Devido ao calor e às chuvas, os climas tropicais e subtropicais favorecem a expansão dos mosquitos transmissores. Nos últimos anos, as mudanças climáticas têm se consolidado como um “motor de expansão” crítico para essas doenças. O aumento das temperaturas médias permite que os vetores, especialmente o Aedes aegypti, sobrevivam e formem colônias em épocas ou regiões antes hostis por causa do frio.
Ao mesmo tempo, o calor acelera o ciclo reprodutivo do mosquito e encurta o período de incubação extrínseco (PIE) do vírus dentro do inseto. Isso significa que o mosquito adquire o vírus e se torna infeccioso em menos tempo, aumentando sua capacidade de transmissão e ampliando a janela anual de circulação.

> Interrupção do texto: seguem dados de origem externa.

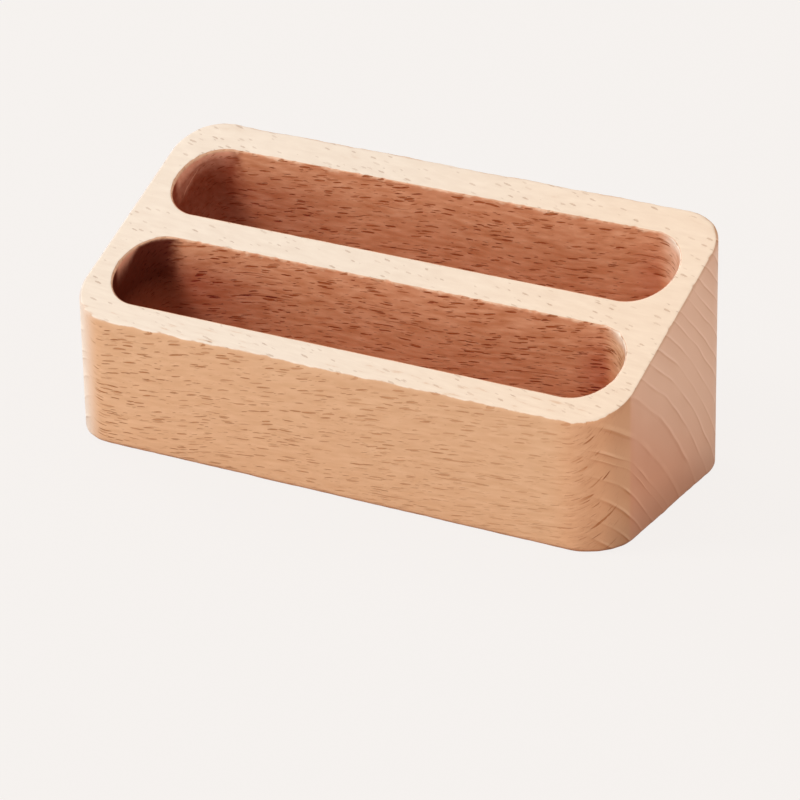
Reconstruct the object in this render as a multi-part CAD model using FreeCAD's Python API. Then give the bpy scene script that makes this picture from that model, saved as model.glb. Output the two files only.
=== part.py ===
import FreeCAD, Part
import math
import os

# Business card holder: one block of beech with a slanted top and two long slots
# that stand the cards in two tiers, the back row higher than the front row.
# All lengths are in millimetres. X runs along the slots, Y from front to back and Z up.
# The origin is the middle of the footprint, on the surface that the block stands on.

# What the slots are for
card_length = 90.0          # the long side of a standard business card
finger_room = 4.0           # free length past each end of the cards

# Slots, each milled straight down with one cutter, so its ends are half circles
slot_count = 2
slot_width = 14.4           # the cutter's diameter
slot_depth = 20.0           # below the slanted top, on the slot's middle line
slot_gap = 5.8              # wood left between two slots

# Wood around the slots
front_wall = 5.0
back_wall = 6.4
end_wall = 4.5
floor_thickness = 9.2       # under the front slot, the lowest one

# Outside shape
top_slope = 25.0            # degrees, the top rises towards the back
corner_radius = 8.5         # upright corners
top_edge_radius = 0.8       # sanded edge all round the slanted top
rim_radius = 0.5            # sanded edge round each slot
base_edge_radius = 0.8      # eased edge round the bottom

# Worked out from the sizes above
slot_length = card_length + 2 * finger_room
block_length = slot_length + 2 * end_wall
block_depth = front_wall + slot_count * slot_width + (slot_count - 1) * slot_gap + back_wall
front_y = -block_depth / 2
first_slot_y = front_y + front_wall + slot_width / 2
slot_pitch = slot_width + slot_gap
rise = math.tan(math.radians(top_slope))
front_height = floor_thickness + slot_depth - rise * (first_slot_y - front_y)
back_height = front_height + rise * block_depth


def top_height(y):
    """Height of the slanted top at a distance from the middle towards the back."""
    return front_height + rise * (y - front_y)


def rounded_plan(length, depth, radius):
    """Face on the ground: a rectangle about the origin with rounded corners."""
    straight_x = length / 2 - radius
    straight_y = depth / 2 - radius
    corners = [
        (straight_x, straight_y, 0),
        (-straight_x, straight_y, 90),
        (-straight_x, -straight_y, 180),
        (straight_x, -straight_y, 270),
    ]
    arcs = []
    for centre_x, centre_y, start in corners:
        circle = Part.Circle(FreeCAD.Vector(centre_x, centre_y, 0), FreeCAD.Vector(0, 0, 1), radius)
        arcs.append(Part.Arc(circle, math.radians(start), math.radians(start + 90)).toShape())
    edges = []
    for arc, following in zip(arcs, arcs[1:] + arcs[:1]):
        edges.append(arc)
        end = arc.Vertexes[-1].Point
        start = following.Vertexes[0].Point
        if end.distanceToPoint(start) > 1e-6:
            edges.append(Part.makeLine(end, start))
    return Part.Face(Part.Wire(edges))


def slanted_block():
    """The outside of the block: its rounded plan, cut off by the slanted top."""
    prism = rounded_plan(block_length, block_depth, corner_radius)
    prism = prism.extrude(FreeCAD.Vector(0, 0, back_height))
    side = Part.makePolygon([
        FreeCAD.Vector(-block_length / 2, front_y, 0),
        FreeCAD.Vector(-block_length / 2, -front_y, 0),
        FreeCAD.Vector(-block_length / 2, -front_y, back_height),
        FreeCAD.Vector(-block_length / 2, front_y, front_height),
        FreeCAD.Vector(-block_length / 2, front_y, 0),
    ])
    wedge = Part.Face(side).extrude(FreeCAD.Vector(block_length, 0, 0))
    return prism.common(wedge)


def slot_cutter(index):
    """The space that the mill clears for one slot, counted from the front."""
    centre_y = first_slot_y + index * slot_pitch
    floor_z = top_height(centre_y) - slot_depth
    plan = rounded_plan(slot_length, slot_width, slot_width / 2)
    plan.translate(FreeCAD.Vector(0, centre_y, floor_z))
    return plan.extrude(FreeCAD.Vector(0, 0, back_height))


def face_towards(shape, direction):
    """The flat face of the shape that points most nearly in a direction."""
    flat = [face for face in shape.Faces if isinstance(face.Surface, Part.Plane)]
    return max(flat, key=lambda face: face.normalAt(0, 0).dot(direction))


def ease_edges(block):
    """Sanded edges: round the slots first, then round the top and the bottom."""
    top_normal = FreeCAD.Vector(0, -rise, 1).normalize()
    top = face_towards(block, top_normal)
    rims = []
    for wire in top.Wires:
        if not wire.isSame(top.OuterWire):
            rims.extend(wire.Edges)
    block = block.makeFillet(rim_radius, rims)
    top = face_towards(block, top_normal)
    block = block.makeFillet(top_edge_radius, top.OuterWire.Edges)
    base = face_towards(block, FreeCAD.Vector(0, 0, -1))
    return block.makeFillet(base_edge_radius, base.OuterWire.Edges)


def beech_block():
    """The whole card holder, milled from one piece of wood."""
    block = slanted_block()
    for index in range(slot_count):
        block = block.cut(slot_cutter(index))
    return ease_edges(block)


os.makedirs("parts", exist_ok=True)
holder = beech_block()
holder.exportStep("parts/beech_block.step")
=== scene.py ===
import math

import bmesh
import bpy
from mathutils import Matrix, Vector, noise


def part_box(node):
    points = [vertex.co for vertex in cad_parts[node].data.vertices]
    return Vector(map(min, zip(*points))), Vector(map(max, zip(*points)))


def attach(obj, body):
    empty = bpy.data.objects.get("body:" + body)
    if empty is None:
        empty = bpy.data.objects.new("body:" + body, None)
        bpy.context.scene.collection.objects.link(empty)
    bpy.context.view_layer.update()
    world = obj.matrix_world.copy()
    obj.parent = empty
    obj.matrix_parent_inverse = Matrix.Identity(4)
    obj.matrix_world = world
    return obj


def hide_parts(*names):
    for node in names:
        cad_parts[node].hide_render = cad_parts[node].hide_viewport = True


# Business card holder: one block of beech, milled, sanded and lightly oiled.
# Sizes are in millimetres until mm turns them into metres.

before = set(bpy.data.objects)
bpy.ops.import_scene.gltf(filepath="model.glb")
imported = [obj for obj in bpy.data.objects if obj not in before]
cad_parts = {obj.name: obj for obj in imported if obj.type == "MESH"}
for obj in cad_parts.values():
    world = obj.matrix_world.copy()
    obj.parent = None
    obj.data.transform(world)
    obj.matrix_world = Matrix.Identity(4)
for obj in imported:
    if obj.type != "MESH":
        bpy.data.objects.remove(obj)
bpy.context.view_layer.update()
mm = 0.001


# Block

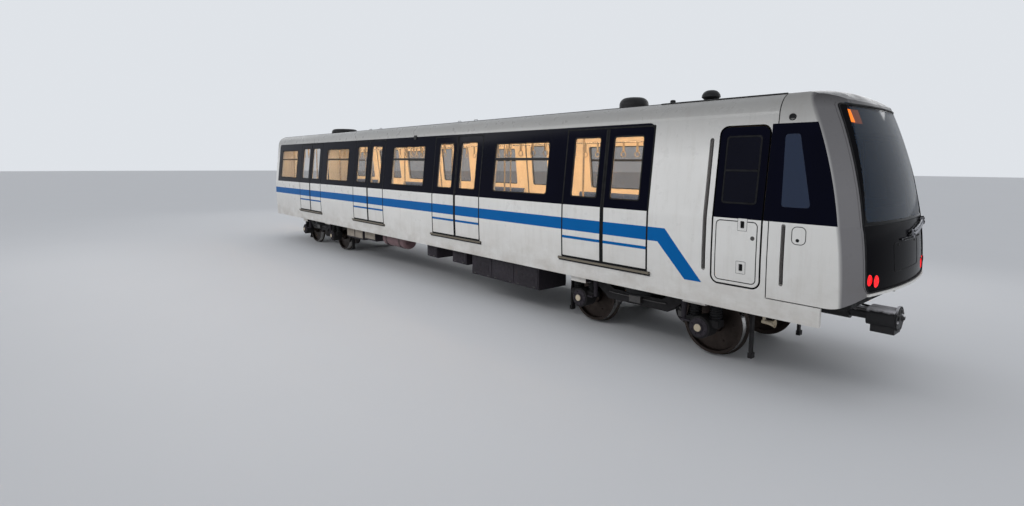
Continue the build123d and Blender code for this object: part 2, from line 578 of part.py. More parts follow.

Fenômenos climáticos extremos — como furacões, cada vez mais frequentes — também geram enchentes e destruição que favorecem a expansão desses mosquitos e, consequentemente, das doenças.
A disseminação dessas enfermidades na América Latina e no Caribe é um desafio persistente. No final de agosto deste ano, a Organização Pan-Americana da Saúde (Opas) emitiu um alerta epidemiológico sobre surtos localizados de chikungunya e a circulação sustentada do vírus Oropouche em vários países das Américas. A entidade destacou que a circulação simultânea de múltiplas arboviroses — fenômeno conhecido como cocirculação — aumenta significativamente o risco de complicações e mortalidade, especialmente entre crianças, idosos e pessoas com comorbidades.